Powell was a Republican, and he wasn’t exactly loud on behalf of Black folks, but even he recognized the value of affirmative action.

I’ve always empathized with the classic affirmative action counterpoint: the idea that a white male can work hard his entire life to get accepted to a prestigious school, only to “lose” his spot to an underrepresented minority whose grades weren’t as good as his.  

However, as is the case with Wang, one cannot prove that affirmative action is the explicit reason they aren’t accepted to one or several schools that weigh several factors to determine who gets in. Sometimes, you just get a bad break, and it’s easier to point the finger at Black and brown folks. 

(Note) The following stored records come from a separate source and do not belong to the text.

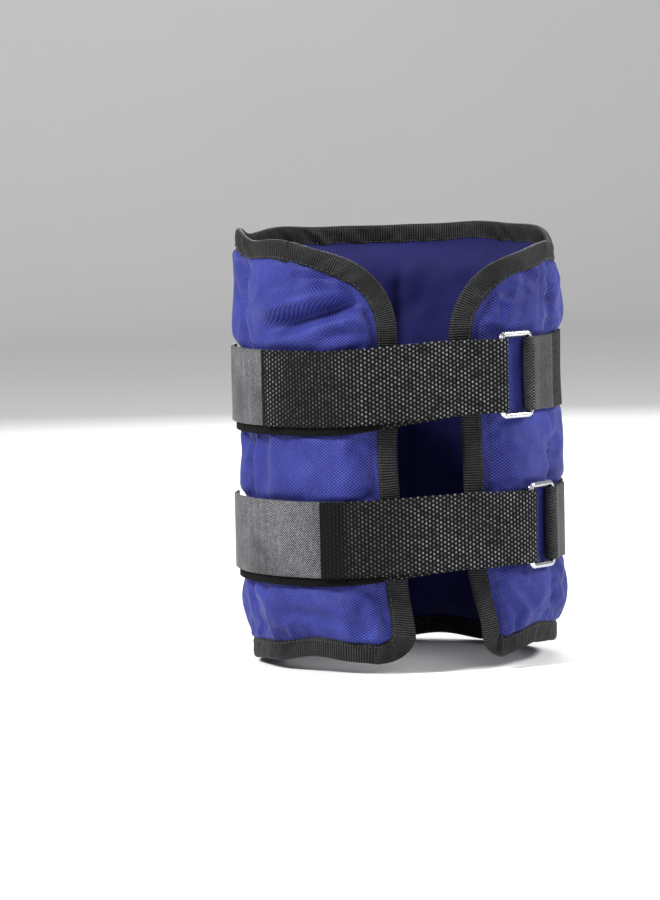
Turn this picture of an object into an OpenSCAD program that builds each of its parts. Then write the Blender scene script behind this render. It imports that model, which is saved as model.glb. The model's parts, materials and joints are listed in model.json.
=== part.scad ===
// Ankle cuff weight: a padded wrap with filled pockets, closed round the leg by two
// webbing straps that fold through metal rings and hold by hook and loop tape.
// The Z axis is the axis of the bore, up; the front gap faces -Y; the origin is at
// the middle of the bore.

/* [Cuff body] */
// Height of the cuff from its bottom edge to its top edge
cuff_h = 214; // [208:1:226]
// Radius of the bore that closes round the leg
bore_r = 57; // [54:1:60]
// Thickness of the filled wall under the straps
wall_t = 23; // [22:0.5:25]
// Half of the gap between the two front edges
gap_half = 16.3; // [13:0.1:18]
// Radius of the two upper front corners
top_corner_r = 46; // [36:1:48]
// Radius of the two lower front corners
bottom_corner_r = 16; // [14:1:26]
// How far the wall swells above the strap line near the top and bottom
end_swell = 4; // [2:0.5:6]
// How far the wall swells between the two straps
middle_swell = 2.6; // [1:0.2:3]

/* [Fabric] */
// Thickness of the woven outer cover
cover_t = 1.2; // [0.8:0.1:1.4]
// Thickness of the inner lining
lining_t = 0.8; // [0.6:0.1:1]
// Thickness of an inner pouch's wall
pouch_t = 0.6; // [0.4:0.1:0.8]
// Width of the binding tape on each face
binding_w = 10; // [8:0.5:11]
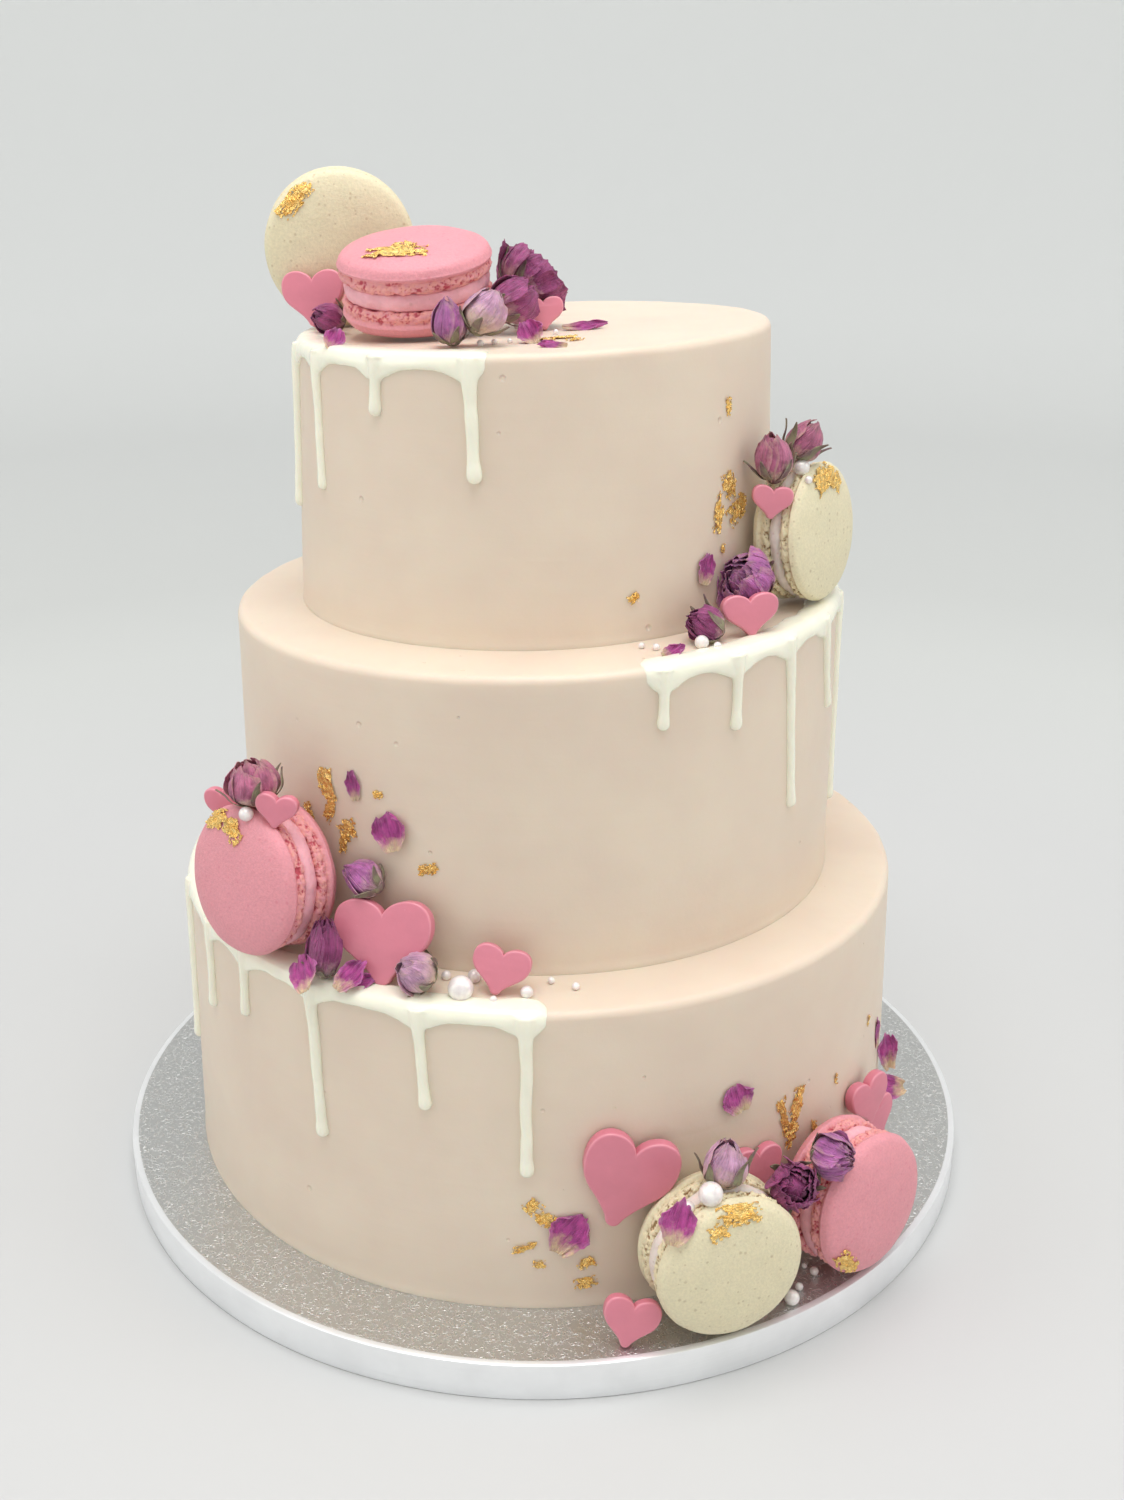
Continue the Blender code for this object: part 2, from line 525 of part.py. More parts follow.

Also, to understand socioeconomic and ethnic disadvantages is to realize why two candidates with different ethnicities and high school scores might be more comparable than what we see on paper. Since I’m sure Black Americans will be given the runaround for reparations until our great-grandkids are pushing daisies, I’ll take whatever academic bonuses we can get — especially when applied to someone who will do them justice.

If you don’t view this as a greater social good, then chances are you feel like your “spot” in society is in danger. Or perhaps you’re simply a delusional “I get mine out the mud” ethnic minority.  

If you fit in either category, I encourage you to read a book or three.